In den USA lag die Inflation im Jahresdurchschnitt 2022 bei 8 Prozent, für das laufende Jahr lauten die Vorhersagen der Konjunkturexperten auf 4,5 Prozent. Fed-Chef Jerome Powell hat den Leitzins in steilen Schritten nach oben gesetzt. Bei der Sitzung des Währungshüters kamen am Mittwoch noch einmal 0,25 Prozentpunkte hinzu, sodass der Schlüsselsatz im Korridor von 5 bis 5,25 Prozent stieg. Das ist der höchste Stand seit 2007. Powell schloss zwar weitere Zinsschritte nicht aus, aber seine Erläuterungen deuten viel mehr auf eine Pause hin.
Was heißt das für Sparer in Deutschland?
Die Niedrigzinsphase hatte zur Folge, dass es für Bankguthaben keine Zinsen mehr gab und für höhere Summen sogar Strafzinsen fällig wurden. Das hat sich wegen der Zinserhöhungen geändert. Strafgebühren sind weitestgehend abgeschafft und es gibt sogar wieder Zinsen auf Tagesgeld. An der Spitze stehen bei unterschiedlichen Monatslaufzeiten die Barclays-Bank und die Volkswagen Bank mit je 3,1 Prozent, gefolgt von den Geldhäusern ING, Santander und Consorsbank mit je 3,0 Prozent. Trotz dieser in den Vergleich zu den Magerjahren ansehnlichen Zinsen verlieren Sparer damit wegen der höheren Inflation real an Kaufkraft.
Was heißt das für Anleger an den Börsen?
Generell gilt, dass steil steigende Leitzinsen Geld von den Aktienmärkten in Staatsanleihen umlenken. Ganz ähnlich wie für Häuslebauer verteuern sich auch für die Finanzminister die Kredite. Für Investoren ist der Kauf von Anleihen mit sicherer Bonität, wie zum Beispiel aus Deutschland, den USA und der Schweiz, weniger riskant als der Kauf von Aktien, die stärker schwanken. Kommt nun wie im Amerika der Zinszyklus an sein Ende, könnte wieder mehr Geld in Aktien fließen, was die Kurse steigen lassen würden. In Deutschland hat sich der DAX trotz der anstehenden Zinsschritte der EZB in den zurückliegenden Monaten fulminant erholt und steht aktuell zwischen 15.500 und 16.000 Punkten. Das entspricht dem Niveau vor dem Krieg in der Ukraine. Die Volkswirte der LBBW prognostizieren, dass der DAX sein jetziges Niveau halten kann und das Jahr bei einem Stand von 16.000 Punkten beschließt. Anleger, die jetzt Aktien der DAX-Unternehmen kaufen, können also nicht zwingend kurzfristig auf große Kursgewinne setzen.
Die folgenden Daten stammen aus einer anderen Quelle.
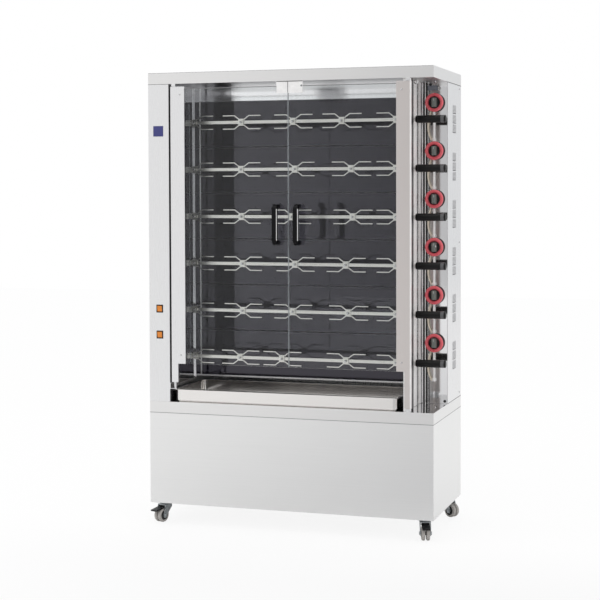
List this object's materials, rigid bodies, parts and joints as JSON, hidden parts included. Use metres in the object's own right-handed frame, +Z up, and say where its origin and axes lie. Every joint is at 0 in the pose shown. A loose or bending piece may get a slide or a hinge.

Was heißt das für die Konjunktur?
Höhere Leitzinsen bremsen zwar die Inflation, aber eben auch das Wirtschaftswachstum. In den USA versucht sich FED-Chef Powell an einer weichen Landung, die einen Abschwung vermeidet. Volkswirte glauben, dass es ihm gelingen könnte. Für das Gesamtjahr rechnen sie mit einem Wachstum von 0,8 Prozent. Deutschland ist in ähnlichem Tempo unterwegs. Die Bundesregierung rechnet mit einem Plus von 0,4 Prozent. Angesichts der Horrorszenarien aus dem vergangenen Jahr, als ein Gasmangel befürchtet wurde, ist der Mini-Wachstum allerdings ein Erfolg.